Nous pouvons néanmoins demander aux apprenants de créer en dehors du multimédia. Les modules peuvent amener à une création sur cassette, devant une caméra, ou sur papier. Cette solution aussi a été rejetée. Les apprenants, dans le contexte de leurs ateliers de communication, ont à créer dans ces diverses formes. Il serait intéressant pour la diversité et la motivation de trouver une autre forme de création.
Dans la salle multimédia, nous avons des tuteurs anglophones pour guider les étudiants dans leur apprentissage. Ils les aident surtout dans les problèmes de compréhension, ou pour des petits problèmes techniques. Ces tuteurs ont la possibilité d’entrer dans le mode créateur. Il est donc possible d'inciter les apprenants, à la fin d'un module, à créer eux-mêmes sur papier, les bases d'un module semblable utilisant un document différent.

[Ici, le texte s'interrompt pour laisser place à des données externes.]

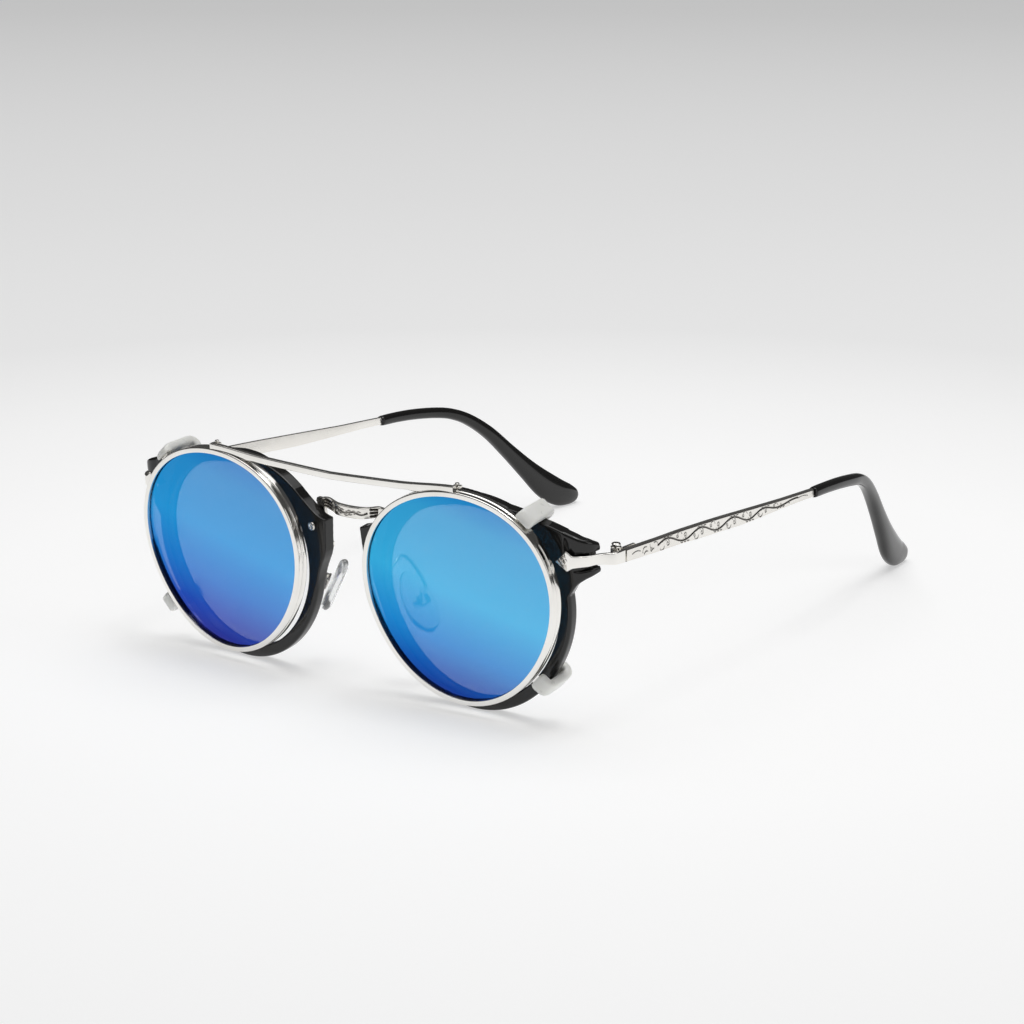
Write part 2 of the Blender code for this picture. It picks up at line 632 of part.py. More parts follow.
BROW_BAR = [(0, 21.65, 1.5), (5, 21.8, 1.5), (10, 22.0, 1.5), (15, 22.2, 1.5), (20, 22.45, 1.5),
            (24, 22.9, 1.3), (27, 23.3, 1.1), (30, 23.6, 1.0), (33.0, 23.75, 1.0)]


def brow_bar():
    half = smooth_path([(x, z, h) for x, z, h in BROW_BAR], 2)
    stations = [Vector((-p.x, p.y, p.z)) for p in reversed(half[1:])] + half
    bevel = 0.2
    front, back = 0.25, 1.45
    sections = []
    for x, z, height in stations:
        low, high = z - height / 2, z + height / 2
        sections.append([(x, front, low + bevel), (x, front, high - bevel),
                         (x, front + bevel, high), (x, back - bevel, high),
                         (x, back, high - bevel), (x, back, low + bevel),
                         (x, back - bevel, low), (x, front + bevel, low)])
    link("brow_bar", loft(sections, "brow_bar"), SILVER, BROW)


def closing_block(side, suffix):
    """The split block that closes the clip rim round its lens, with a screw down through it."""
    centre, depth = 0.3, 2.3
    outline = [(centre - 0.9, 23.4), (centre + 0.9, 23.4), (centre + 0.9, 23.95),
               (centre - 0.9, 23.95)]
    block = link("clip_block_" + suffix, prism(outline, 1.75, 2.85, side, "clip_block"), SILVER,
                 LENS_FRAME[side])
    bore = link("clip_block_bore_" + suffix, cylinder(0.42, 4, "bore", 12), None,
                LENS_FRAME[side], True)
    bore.location = Vector((side * centre, depth, 24)) * MM
    boolean(block, bore, "DIFFERENCE")
    profile = [(0, 24.45), (0.4, 24.45), (0.5, 24.35), (0.5, 24.2), (0.17, 24.2), (0.17, 23.4),
               (0, 23.4)]
    screw = link("clip_screw_" + suffix, turned(profile, "clip_screw", 12), SILVER,
                 LENS_FRAME[side])
    screw.location = Vector((side * centre, depth, 0)) * MM


HOOKS = {"upper": (48.5, 24.35, 25.8, 10.1, 23.4), "lower": (-41.5, 23.5, 26.75, 9.5, 24.3)}


def hook_route(root, band, back, tip):
    """Centre line of a hook in (radius, depth): out of the rim, back over it, and in behind."""
    return [(root, 1.4), (root + 0.5 * (band - root), 1.45), (band - 0.45, 1.75), (band - 0.1, 2.4),
            (band, 3.4), (band, 6.0), (band, back - 1.6), (band - 0.25, back - 0.6),
            (band - 0.95, back), (band - 1.6, back + 0.1), (tip, back + 0.1)]


def hook_sections(side, degrees, route, width, thickness):
    """Sections of a band of the given width that follows a route at one angle on the lens."""
    angle = math.radians(degrees)
    radial = Vector((math.cos(angle), 0, math.sin(angle)))
    sideways = Vector((-math.sin(angle), 0, math.cos(angle)))
    sections = []
    for i, (radius, v) in enumerate(route):
        r0, v0 = route[max(i - 1, 0)]
        r1, v1 = route[min(i + 1, len(route) - 1)]
        run = Vector((r1 - r0, v1 - v0)).normalized()
        normal = Vector((-run.y, run.x))
        centre = radial * radius + Vector((0, v, 0))
        across = radial * normal.x + Vector((0, normal.y, 0))
        bevel = min(thickness, width) * 0.25
        ring = []
        for w, t in ((width / 2, thickness / 2 - bevel), (width / 2 - bevel, thickness / 2),
                     (-width / 2 + bevel, thickness / 2), (-width / 2, thickness / 2 - bevel),
                     (-width / 2, -thickness / 2 + bevel), (-width / 2 + bevel, -thickness / 2),
                     (width / 2 - bevel, -thickness / 2), (width / 2, -thickness / 2 + bevel)):
            point = centre + sideways * w + across * t
            ring.append((side * point.x, point.y, point.z))
        sections.append(ring)
    return sections


def hook(side, suffix, name):
    degrees, root, band, back, tip = HOOKS[name]
    route = hook_route(root, band, back, tip + 0.5)
    strip = loft(hook_sections(side, degrees, route, 2.4, 0.5), "hook")
    link(f"clip_hook_{name}_{suffix}", strip, SILVER, LENS_FRAME[side])
    cover = [(root + 0.35, 1.42)] + hook_route(root, band, back, tip)[1:]
    sleeve = link(f"hook_sleeve_{name}_{suffix}",
                  loft(hook_sections(side, degrees, cover, 4.0, 1.9), "sleeve"), SILICONE,
                  LENS_FRAME[side])
    bore_route = [(root - 0.6, 1.4)] + hook_route(root, band, back, tip - 0.8)[1:]
    bore = loft(hook_sections(side, degrees, bore_route, 3.0, 1.1), "sleeve_bore")
    boolean(sleeve, link(f"sleeve_bore_{name}_{suffix}", bore, None, LENS_FRAME[side], True),
            "DIFFERENCE")


# ---- assembly ----
bridge()
brow_bar()
for SIDE, SUFFIX in SIDES:
    rim(SIDE, SUFFIX)
    optical_lens(SIDE, SUFFIX)
    rivet(SIDE, SUFFIX, "bridge_rivet", NASAL_RIVET, 0.95, 0.55, 4.5, 4.9, 9.4)
    end_plate(SIDE, SUFFIX)
    rivet(SIDE, SUFFIX, "plate_rivet", PLATE_RIVET, 0.8, 0.5, 3.85, 4.8, 7.3)
    leaf(SIDE, SUFFIX, "front_leaf", -1, ("low", "high"), (HINGE_Y - 1.5, 10.0))
    leaf(SIDE, SUFFIX, "temple_leaf", 1, ("middle",), (HINGE_Y + 1.5, 18.4))
    hinge_screw(SIDE, SUFFIX)
    temple(SIDE, SUFFIX)
    temple_tip(SIDE, SUFFIX)
    nose_pad(SIDE, SUFFIX)
    pad_mount(SIDE, SUFFIX)
    pad_arm(SIDE, SUFFIX)
    clip_rim(SIDE, SUFFIX)
    clip_lens(SIDE, SUFFIX)
    closing_block(SIDE, SUFFIX)
    hook(SIDE, SUFFIX, "upper")
    hook(SIDE, SUFFIX, "lower")
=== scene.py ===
"""Looks of the eyeglasses with their clip-on sun lenses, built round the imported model.

Lengths are in millimetres in each piece's own frame, as (x, v, z): x runs to the temple,
v from front to back, z up. The frames turn them into metres in the model's frame.
"""
import math

import bmesh
import bpy
import numpy as np
from mathutils import Matrix, Vector, kdtree

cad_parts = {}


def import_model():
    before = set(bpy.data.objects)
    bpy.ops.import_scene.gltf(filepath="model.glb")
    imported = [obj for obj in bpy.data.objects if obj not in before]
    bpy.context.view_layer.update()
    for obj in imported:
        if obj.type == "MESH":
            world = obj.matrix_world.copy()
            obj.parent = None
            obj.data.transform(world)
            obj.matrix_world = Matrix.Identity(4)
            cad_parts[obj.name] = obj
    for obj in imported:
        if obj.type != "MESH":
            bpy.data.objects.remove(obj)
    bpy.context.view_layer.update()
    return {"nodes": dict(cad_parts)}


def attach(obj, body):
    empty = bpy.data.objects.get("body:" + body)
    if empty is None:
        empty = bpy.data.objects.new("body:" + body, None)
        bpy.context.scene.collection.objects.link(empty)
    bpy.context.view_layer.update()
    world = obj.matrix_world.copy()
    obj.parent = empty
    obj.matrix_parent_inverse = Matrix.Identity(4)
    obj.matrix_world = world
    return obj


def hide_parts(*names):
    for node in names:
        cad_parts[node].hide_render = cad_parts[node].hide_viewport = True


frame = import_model()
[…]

Ensuite, ils proposent cette maquette au tuteur, qui lui, a la possibilité de la mettre sur ordinateur. Ils travaillent ensemble sur cette création. Ainsi, l'apprenant aura travaillé son module, écouté un deuxième document pour créer une activité semblable, il l'aura construite sur papier, et l'aura proposée au tuteur. Ils doivent en discuter en anglais pour mettre au point tous les petits points : les écrans, les couleurs, la rapidité de déroulement des fenêtres, le nombre de phrases, ensuite l'enregistrement des phrases. Puis il faut que les séquences se suivent correctement et qu’elles se déroulent automatiquement, il faut donc tester le module quand il est terminé. A partir de la création, l'apprenant passe à une véritable utilisation de la langue pour communiquer des messages. La langue ici devient un outil et non un but en soi. L'apprenant utilise la langue pour atteindre un objectif de façon créative et opérationnelle.